Should the low price for carbon emissions be interpreted as a success story for an emissions trading system? After all, emissions are indeed down. Or should it be interpreted as a failure for an emissions trading system, and perhaps a sign that political pressures have led to a system where it has little effect? After all, emissions may be falling for other reasons and the current price of €5 just isn't very high.  Ellerman,  Marcantonini, and Zaklan describe the resulting debates in this way:
The great surprise of the second phase of the EU ETS was that, as phase III started in 2013, the price paid to emit carbon was less than €5, not the €30 or more that had been indicated by 2013 futures prices in 2008 and that was generally expected at that time. This development has created a lively debate about the future of the EU ETS and its role in climate policy. This debate can be summarized as being between those who view the current, much-lower-than-expected price as indicating serious flaws in the EU ETS and those who argue that the low price shows that the system is working exactly as it should given all that has happened since 2008 (i.e., reduced expectations for economic growth in the Eurozone, increased electricity generation from renewable sources, the significant use of offsets), including the possibility that abatement may be cheaper than initially expected. Fundamentally, this debate reflects differing views of the objectives of climate policy itself: whether the objective is solely to reduce GHG emissions or also (and perhaps principally) to transform the European energy system. Although no one is
suggesting that emissions have exceeded the cap, or that they will do so, current prices do not seem likely to lead to the kind of technological transformation that would greatly reduce Europe’s reliance on fossil fuels.
The other papers in the symposium make a case that the EU ETS policy should be regarded more as a partial success than as a partial failure. For example, Hintermann,  Peterson,  and Rickels write:

Although the EU ETS has been criticized from an environmental perspective because of its rather low carbon price signal, we believe that the policy has actually performed quite well from an economic point of view. It introduced a single price for emissions, which were previously a free public “bad,” and it correctly reflected the substantial oversupply of allowances in both phase I and phase II through a significant price drop. Moreover, the nonzero price toward the end of phase II, despite a nonbinding cap for the phase, reflected expectations of a cap on overall emissions that is binding in the long term, given the opportunity to bank allowances. ... 
As is currently being discussed in the EU, the low allowance price could be counteracted through the use of new mechanisms such as price floors or strategic allowance reserves. However, a more direct (and environmentally beneficial) approach would be to tighten the cap, for example, by adjusting the rate at which it is decreased after 2020; because of banking, this should affect the price even today.  We would argue that the fact that allowance prices turned out to be lower than anticipated (and thus EU climate policy was cheaper than expected) should actually be interpreted as good news rather than a problem. After all, the main economic argument in favor of an emission allowance market is that it delivers a particular emissions goal at least cost.

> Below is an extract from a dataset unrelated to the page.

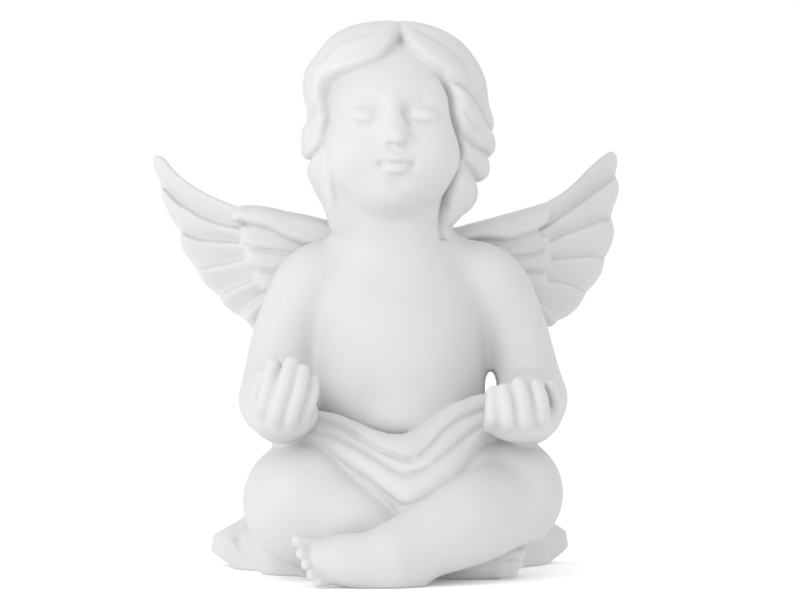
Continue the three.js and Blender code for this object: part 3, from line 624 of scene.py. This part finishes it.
sheet_x = (5, 15, 25, 35, 43.5)
sheet_y = (10, 13.2, 16.6, 20.9, 24.4)
sheet_lean = 0.92
feather_tilt = 1.8
wing_drawings = {
    1: {
        "lines": [
            [
                (24, 66.1), (28.3, 67.3), (30.6, 68.3), (33, 69.7), (35.3, 71.5), (37.6, 73.7),
                (39.7, 75.6), (41.5, 77),
            ],
            [
                (26, 61.6), (30.1, 63.5), (32.7, 65.2), (35.6, 67.2), (38.5, 69.2), (41.5, 71.3),
                (43.6, 72.7),
            ],
            [(26, 59), (30.9, 60.6), (32.7, 61.5), (35, 62.3), (37.9, 63.4), (40.6, 64.4), (42.7, 64.8)],
            [(26, 56.3), (31.2, 57), (34.1, 57.3), (37.1, 57.6), (39.4, 57.6), (41.3, 57.1)],
            [(25, 52.8), (29.9, 52.9), (31.2, 52.9), (33.5, 52.5), (35.6, 51.8), (37.6, 50.7)],
            [(24, 50.8), (29.3, 48.3), (30.1, 47.5), (30.9, 46.7), (31.6, 45.5)],
            [(22, 48), (26, 46), (29, 44.4)],
        ],
        "tips": [
            [(42.7, 77.6), (43.5, 77.3), (44, 76.3), (44, 74.9), (43.7, 73.1)],
            [(44.2, 71.6), (44.3, 70.3), (44, 68.7), (43.3, 66.9), (42.8, 65.1)],
            [(43.2, 63.5), (43.4, 62.1), (43.1, 60.5), (42.3, 58.6), (41.5, 57.3)],
            [(41.2, 56.2), (40.9, 54.8), (40, 53.2), (38.8, 51.8), (37.7, 50.8)],
            [(37.2, 50), (36.2, 48.3), (34.7, 46.9), (33.3, 46), (31.8, 45.4)],
            [(31.4, 44.9), (30.5, 44.3)],
        ],
        "roll": [
            (5, 61.3), (11.1, 62.7), (14.2, 63.5), (17.8, 64.4), (21.2, 65.3), (24.6, 66.2), (28.3, 67.3),
            (29.9, 67.6), (30, 66), (29.6, 64.5), (28.9, 63.6), (26.9, 62.3), (24.6, 61.4), (22.6, 60.7),
            (20.6, 60.3), (17.8, 60.5), (14.4, 60.2), (5, 57.5),
        ],
        "coverts": [
            [
                (5, 62.5), (20, 63), (27, 63), (28.3, 61.9), (29.3, 62), (30.1, 60.9), (29.9, 60),
                (29.3, 59.2), (28, 58.3), (26, 57.6), (16, 56.5), (5, 56.5),
            ],
            [
                (5, 57.5), (16, 57.5), (26, 58), (28.8, 59.3), (29.6, 59.2), (30.4, 58.2), (30.6, 57),
                (30.2, 56.1), (29.2, 55.1), (28, 54.6), (25.4, 54.4), (16, 53), (5, 53),
            ],
            [
                (5, 54), (16, 54), (25.4, 54.8), (28.4, 55), (29.3, 54.9), (29.8, 53.9), (29.8, 52.9),
                (29.3, 51.9), (28.5, 51.3), (27.3, 51), (18, 49.5), (5, 49),
            ],
        ],
    },
    -1: {
        "lines": [
            [
                (25, 65.4), (29.3, 67), (31.2, 67.8), (33.4, 68.8), (35.3, 69.8), (37.2, 71.1),
                (39.2, 72.7), (40.8, 74.5), (41.9, 75.9),
            ],
            [
                (25, 62), (28.7, 62.8), (30.9, 63.2), (33.1, 63.9), (35.3, 64.9), (37.2, 66.1),
                (39.2, 67.3), (40.8, 68.9), (42.3, 70.4),
            ],
            [
                (24, 59.6), (28.5, 60), (31.2, 60.2), (33.9, 60.4), (35.8, 60.7), (37.5, 61.3),
                (38.8, 62.1),
            ],
            [(23, 57.3), (27.4, 56.9), (29.6, 56.4), (31.7, 55.9), (33.9, 55.5), (35.7, 55.1)],
            [(22, 54), (25.9, 52.9), (27.1, 52.5), (28.7, 51.8), (30.4, 50.9), (31.7, 50.1)],
            [(21, 51.6), (23.3, 50.4), (24.4, 49.5), (25.5, 48.7), (26.6, 47.6), (27.4, 46.3)],
            [(19, 48), (22, 46), (25, 44)],
        ],
        "tips": [
            [(42.9, 76.4), (43.6, 76.2), (43.9, 75.4), (43.7, 74.3), (43.2, 72.9), (42.5, 71.3)],
            [(42.4, 69.9), (42.2, 68.4), (41.6, 66.9), (40.7, 65), (39.7, 63.4), (38.9, 62.3)],
            [(38.9, 61.3), (38.8, 59.9), (38.2, 58.5), (37.2, 56.8), (35.9, 55.2)],
            [(35.3, 53.9), (34.5, 52.6), (33.1, 51.2), (31.8, 50.2)],
            [(31.3, 49.1), (30.4, 48), (29, 47), (27.6, 46.2)],
            [(26.8, 45.4), (25.9, 44.3)],
        ],
        "roll": [
            (5, 62.2), (10.7, 63.6), (13.5, 64.4), (16.2, 65.1), (18.9, 65.6), (21.7, 66.3), (24.4, 66.8),
            (26, 66.9), (28.2, 66.8), (29.4, 66), (29.7, 64.9), (29.3, 63.9), (27.6, 63.7), (25.5, 63.1),
            (23, 62.4), (20.3, 60.9), (17.6, 59.7), (15.3, 58.9), (5, 55.8),
        ],
        "coverts": [
            [
                (5, 62.5), (16, 62.5), (25, 63.8), (27.8, 63.4), (28.3, 62.1), (28.4, 61.3), (28.3, 60.1),
                (27.9, 59.4), (27.1, 59.1), (25.5, 58.5), (23.8, 58.4), (14, 57), (5, 57),
            ],
            [
                (5, 58), (14, 58), (23.8, 58.8), (26.6, 59.3), (27.3, 58.8), (27.4, 57.8), (27.4, 56.8),
                (26.8, 55.8), (26, 55.2), (24.4, 54.6), (22.7, 54.4), (14, 53), (5, 53),
            ],
            [
                (5, 54), (14, 54), (22.7, 54.9), (25, 55.2), (25.6, 54.3), (25.7, 53.4), (25.4, 52.5),
                (24.7, 51.6), (23.2, 50.7), (14, 49.5), (5, 49),
            ],
        ],
    },
}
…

Martin, Muûls, and Wagner focus on the specific sectors--energy and industry--that were directly regulated by the cap-and-trade arrangements under the ETS. They argue that there is little evidence the emissions trading system hurt these industries, and some evidence that it did accelerate their reduction in emissions and stimulate their innovation in cleaner-energy alternatives.

It seems to me that the best case one can make for the EU ETS after its first decade is along the lines of "it's a start." Sure, the prices are very low, but they aren't zero. Ellerman et al. emphasize that the ETS is set up in a way that over the long-run, it will become a binding constraint forcing carbon emissions to decline. They write:
Absent a decision by the EU to abandon the program, which would require a super-majority, the EU ETS will march on with a continually declining cap, which, under all likely scenarios, will create continuing scarcity, thus virtually guaranteeing that a carbon price will be a permanent feature of the European economic landscape.
Right now, the political pressures to change the rules in such a way as to allow a lower carbon price are quite muted. It will be interesting to see how the political pressures play out a few years down the road when the carbon constraint in the ETS start to push the price of the allowances higher, up to €30 per ton or perhaps considerably more.